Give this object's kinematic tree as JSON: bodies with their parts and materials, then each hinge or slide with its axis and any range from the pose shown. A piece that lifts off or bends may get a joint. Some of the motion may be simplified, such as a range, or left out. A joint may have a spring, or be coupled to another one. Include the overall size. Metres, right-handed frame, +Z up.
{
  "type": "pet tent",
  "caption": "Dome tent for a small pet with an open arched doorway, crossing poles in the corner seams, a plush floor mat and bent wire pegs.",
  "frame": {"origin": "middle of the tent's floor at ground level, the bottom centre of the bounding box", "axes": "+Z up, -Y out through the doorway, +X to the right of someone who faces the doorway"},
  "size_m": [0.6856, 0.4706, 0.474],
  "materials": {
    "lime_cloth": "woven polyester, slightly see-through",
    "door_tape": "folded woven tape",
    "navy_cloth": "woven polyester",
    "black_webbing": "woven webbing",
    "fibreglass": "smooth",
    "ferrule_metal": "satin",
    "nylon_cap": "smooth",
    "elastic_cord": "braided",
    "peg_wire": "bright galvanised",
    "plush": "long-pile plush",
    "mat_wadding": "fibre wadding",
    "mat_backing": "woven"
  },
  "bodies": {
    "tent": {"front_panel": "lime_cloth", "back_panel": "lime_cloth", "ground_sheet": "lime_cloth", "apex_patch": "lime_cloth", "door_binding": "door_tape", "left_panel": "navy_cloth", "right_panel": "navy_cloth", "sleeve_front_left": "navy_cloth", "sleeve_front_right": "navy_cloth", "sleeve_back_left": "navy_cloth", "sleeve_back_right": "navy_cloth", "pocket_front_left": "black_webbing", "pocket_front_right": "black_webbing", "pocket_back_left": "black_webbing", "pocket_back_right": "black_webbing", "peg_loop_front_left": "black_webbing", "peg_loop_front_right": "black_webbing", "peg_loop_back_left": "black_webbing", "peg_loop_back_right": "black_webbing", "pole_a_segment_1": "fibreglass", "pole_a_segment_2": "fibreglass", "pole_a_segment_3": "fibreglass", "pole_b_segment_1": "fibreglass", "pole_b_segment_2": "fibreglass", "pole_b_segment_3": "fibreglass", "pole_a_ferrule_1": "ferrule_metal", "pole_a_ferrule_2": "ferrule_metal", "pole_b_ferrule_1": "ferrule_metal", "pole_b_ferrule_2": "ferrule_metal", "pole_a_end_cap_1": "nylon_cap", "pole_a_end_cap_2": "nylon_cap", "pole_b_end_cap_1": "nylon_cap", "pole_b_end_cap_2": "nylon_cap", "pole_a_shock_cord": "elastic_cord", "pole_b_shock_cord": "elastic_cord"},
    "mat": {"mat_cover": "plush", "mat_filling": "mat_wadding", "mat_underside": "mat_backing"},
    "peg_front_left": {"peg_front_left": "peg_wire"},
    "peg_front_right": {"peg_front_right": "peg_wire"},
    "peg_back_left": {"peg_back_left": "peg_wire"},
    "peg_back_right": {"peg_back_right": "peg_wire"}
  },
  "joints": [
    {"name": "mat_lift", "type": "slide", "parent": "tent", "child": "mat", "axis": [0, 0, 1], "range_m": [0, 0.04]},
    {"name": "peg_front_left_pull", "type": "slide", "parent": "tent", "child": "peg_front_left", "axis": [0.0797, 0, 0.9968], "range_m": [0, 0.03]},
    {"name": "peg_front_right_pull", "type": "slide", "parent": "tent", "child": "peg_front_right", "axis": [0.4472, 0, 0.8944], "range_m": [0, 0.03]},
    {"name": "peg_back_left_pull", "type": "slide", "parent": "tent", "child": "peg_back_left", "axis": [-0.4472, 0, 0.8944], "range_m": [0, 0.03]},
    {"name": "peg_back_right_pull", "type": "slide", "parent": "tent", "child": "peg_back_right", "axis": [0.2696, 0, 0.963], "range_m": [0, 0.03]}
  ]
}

> _Given request_
Repeat the data verbatim.

> _Exercise response_
Give this object's kinematic tree as JSON: bodies with their parts and materials, then each hinge or slide with its axis and any range from the pose shown. A piece that lifts off or bends may get a joint. Some of the motion may be simplified, such as a range, or left out. A joint may have a spring, or be coupled to another one. Include the overall size. Metres, right-handed frame, +Z up.
{
  "type": "pet tent",
  "caption": "Dome tent for a small pet with an open arched doorway, crossing poles in the corner seams, a plush floor mat and bent wire pegs.",
  "frame": {"origin": "middle of the tent's floor at ground level, the bottom centre of the bounding box", "axes": "+Z up, -Y out through the doorway, +X to the right of someone who faces the doorway"},
  "size_m": [0.6856, 0.4706, 0.474],
  "materials": {
    "lime_cloth": "woven polyester, slightly see-through",
    "door_tape": "folded woven tape",
    "navy_cloth": "woven polyester",
    "black_webbing": "woven webbing",
    "fibreglass": "smooth",
    "ferrule_metal": "satin",
    "nylon_cap": "smooth",
    "elastic_cord": "braided",
    "peg_wire": "bright galvanised",
    "plush": "long-pile plush",
    "mat_wadding": "fibre wadding",
    "mat_backing": "woven"
  },
  "bodies": {
    "tent": {"front_panel": "lime_cloth", "back_panel": "lime_cloth", "ground_sheet": "lime_cloth", "apex_patch": "lime_cloth", "door_binding": "door_tape", "left_panel": "navy_cloth", "right_panel": "navy_cloth", "sleeve_front_left": "navy_cloth", "sleeve_front_right": "navy_cloth", "sleeve_back_left": "navy_cloth", "sleeve_back_right": "navy_cloth", "pocket_front_left": "black_webbing", "pocket_front_right": "black_webbing", "pocket_back_left": "black_webbing", "pocket_back_right": "black_webbing", "peg_loop_front_left": "black_webbing", "peg_loop_front_right": "black_webbing", "peg_loop_back_left": "black_webbing", "peg_loop_back_right": "black_webbing", "pole_a_segment_1": "fibreglass", "pole_a_segment_2": "fibreglass", "pole_a_segment_3": "fibreglass", "pole_b_segment_1": "fibreglass", "pole_b_segment_2": "fibreglass", "pole_b_segment_3": "fibreglass", "pole_a_ferrule_1": "ferrule_metal", "pole_a_ferrule_2": "ferrule_metal", "pole_b_ferrule_1": "ferrule_metal", "pole_b_ferrule_2": "ferrule_metal", "pole_a_end_cap_1": "nylon_cap", "pole_a_end_cap_2": "nylon_cap", "pole_b_end_cap_1": "nylon_cap", "pole_b_end_cap_2": "nylon_cap", "pole_a_shock_cord": "elastic_cord", "pole_b_shock_cord": "elastic_cord"},
    "mat": {"mat_cover": "plush", "mat_filling": "mat_wadding", "mat_underside": "mat_backing"},
    "peg_front_left": {"peg_front_left": "peg_wire"},
    "peg_front_right": {"peg_front_right": "peg_wire"},
    "peg_back_left": {"peg_back_left": "peg_wire"},
    "peg_back_right": {"peg_back_right": "peg_wire"}
  },
  "joints": [
    {"name": "mat_lift", "type": "slide", "parent": "tent", "child": "mat", "axis": [0, 0, 1], "range_m": [0, 0.04]},
    {"name": "peg_front_left_pull", "type": "slide", "parent": "tent", "child": "peg_front_left", "axis": [0.0797, 0, 0.9968], "range_m": [0, 0.03]},
    {"name": "peg_front_right_pull", "type": "slide", "parent": "tent", "child": "peg_front_right", "axis": [0.4472, 0, 0.8944], "range_m": [0, 0.03]},
    {"name": "peg_back_left_pull", "type": "slide", "parent": "tent", "child": "peg_back_left", "axis": [-0.4472, 0, 0.8944], "range_m": [0, 0.03]},
    {"name": "peg_back_right_pull", "type": "slide", "parent": "tent", "child": "peg_back_right", "axis": [0.2696, 0, 0.963], "range_m": [0, 0.03]}
  ]
}